3. A local charity that provides rides for people without cars will take you.
4. A stranger you met yesterday who heard your story and feels sorry for you will take you.
As you go to bed the night before the flight, which way gives you the most confidence that your ride will indeed show up in time to get you there?
I have ranked them in the order that would give me the most confidence, but then again, I have a very reliable brother. You might rank the order a little differently. But think of two and three. Would you rank them the way I did? Would you rather rely on someone who is motivated by money or by love? In one sense, it’s a silly question. Surely, there is room for both . But let’s make it stark.
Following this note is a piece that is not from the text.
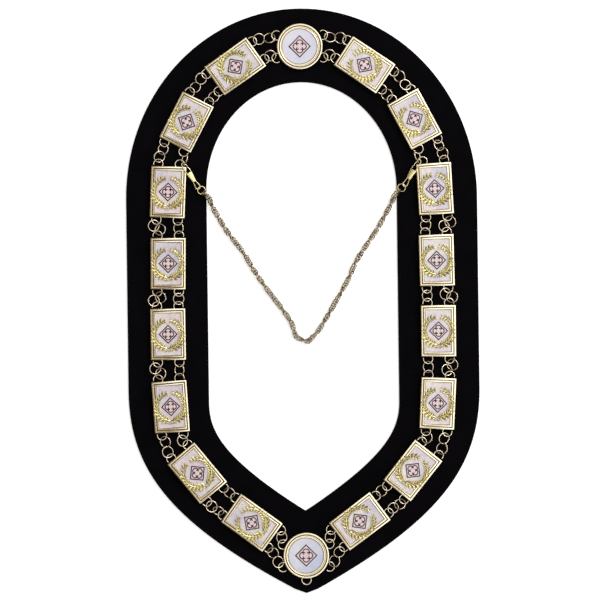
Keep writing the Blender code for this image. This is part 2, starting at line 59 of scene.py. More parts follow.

Would you rather depend on someone to pick you up who only cares about the money or someone who refuses money and only wants to do it for the privilege of helping others? Love would be great, but there’s not that much love to go around. (HT: Dennis Robertson—I’ll post his quote later) My brother, I think, does love me, and I could rely on him. But the charity doesn’t love me in the same way. It may claim to. But it is not the same. There are saints in the world, but they are very scarce.
Okay, says the skeptic. But couldn’t you ask a business to act a little bit like a charity? But what is the meaning of this? What does it mean? Who would decide when to give a particularly indigent customer a price break or to give an employee whose child is ill, a larger holiday bonus than merited by the employees performance alone? Is it better instead to allow private individuals give to such people rather than asking businesses? What happens when we allow well-intentioned motives to change the role of prices and profits in the extended order.
This is something economists have written little about. I hope to write more on this in the future. But let me close with two examples of that sentimental yearning that Hayek mentions.
Two nights ago, I was in New Jersey for a night and stayed at a Howard Johnson hotel. At the front desk as we checked in was a sign:
WE LOVE PETS
However, they are not allowed at this Howard Johnson out of courtesy to all our guests.
We love pets? Who is this "we" that loves pets? The stakeholders of the Howard Johnson "community"? HoJo bans pets because they’re costly. They can damage carpets and furniture and imposing those costs on all guests in the form of higher prices would lower HoJo’s profits. Those higher prices and lower profits would indeed be bad for the other guests. But this direct, baldfaced way of putting it does not communicate well to the average person. So instead, the rational business decision is cloaked in a lie: We Love Pets. Nonsense. There is no "we" and if there were, there is no love. The sign exploits my sentimental desire to think that Howard and I are engaged in something other than a commercial transaction.
My father tells me that in his town of Huntsville, Alabama, one local bank advertises with billboards that say "We Want To Be Your Friend." But we don’t want our bank to be our friend. We have friends for that. We want our bank to take care of our money and serve us promptly. We’d prefer smiling bank tellers to rude ones. But that is not friendship. Here is what I wrote  on a similar topic elsewhere:
Surprisingly, relying on strangers beats relying on friends. We don’t have enough of the latter if we want to enjoy the standard of living with all of its
material and nonmaterial satisfactions. Relying on friends or relying only on our family would lower our standard of living back to the level of subsistence. Self-sufficiency is the road to poverty.
Relying on strangers also frees up our friends to specialize in being friends and
do what friends do best. I don’t want to buy a shoulder to cry on from the low-cost seller behind a counter. I want friends and families to give that out of love. But my friends and family have more time for comfort and delight
because the extended order of human cooperation out in the marketplace means I’m not expecting them to sew my clothes or forge a car for me.
Hayek was right. Mingling our family behaviors with our market behaviors is deeply appealing and deeply troubling.